An additional DataFrames API was added to Spark in 2015. DataFrames offer:

  • Ability to scale from kilobytes of data on a single laptop to petabytes on a large cluster
  • Support for a wide array of data formats and storage systems
  • State-of-the-art optimization and code generation through the Spark SQL Catalyst optimizer
  • Seamless integration with all big data tooling and infrastructure via Spark
  • APIs for Python, Java, Scala, and R

For those familiar with a DataFrames API in other languages like R or pandas in Python, this API will make them feel right at home. For those not familiar with the API, but already familiar with Spark, this extended API will ease application development, while helping to improve performance via the optimizations and code generation.

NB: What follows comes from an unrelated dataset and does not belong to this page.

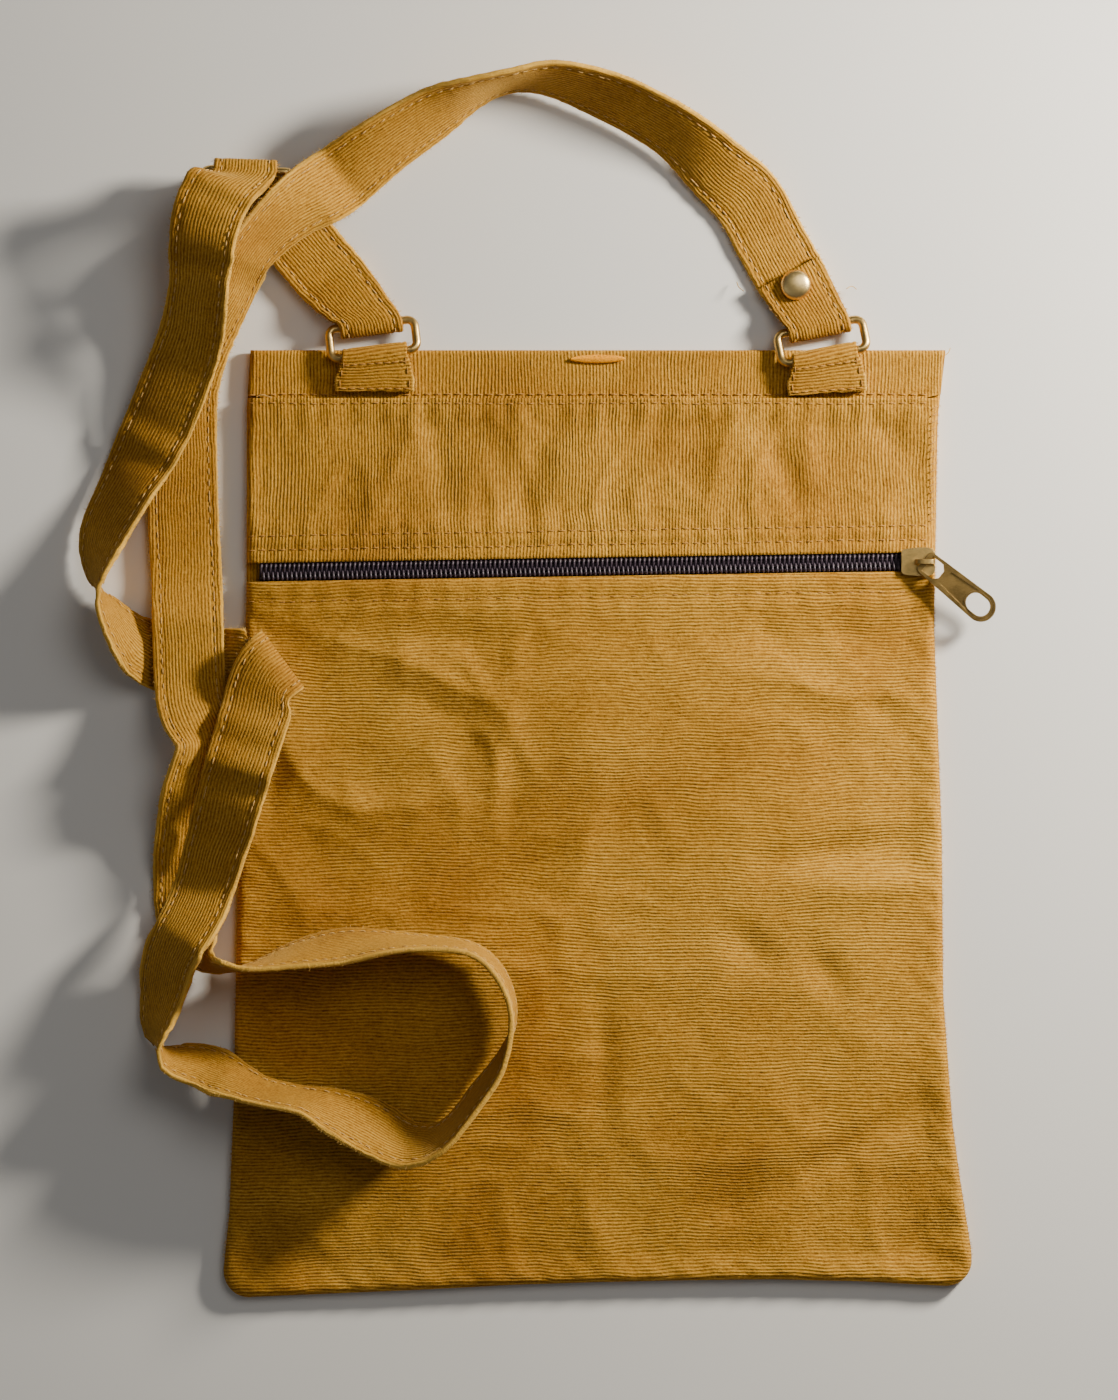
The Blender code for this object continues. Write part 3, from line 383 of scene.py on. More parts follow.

The Power of Data Pipelines

Much of Spark's power lies in its ability to combine very different techniques and processes together into a single, coherent, whole. Outside Spark, the discrete tasks of selecting data, transforming that data in various ways, and analyzing the transformed results might easily require a series of separate processing frameworks such as Apache Oozie. Spark, on the other hand, offers the ability to combine these together, crossing boundaries between batch, streaming and interactive workflows in ways that make the user more productive.

Spark jobs perform multiple operations consecutively, in memory and only spilling to disk when required by memory limitations. Spark simplifies the management of these disparate processes, offering an integrated whole--a data pipeline that is easier to configure, easier to run, and easier to maintain. In use cases such as ETL, these pipelines can become extremely rich and complex, combining large numbers of inputs and a wide range of processing steps into a unified whole that consistently delivers the desired result.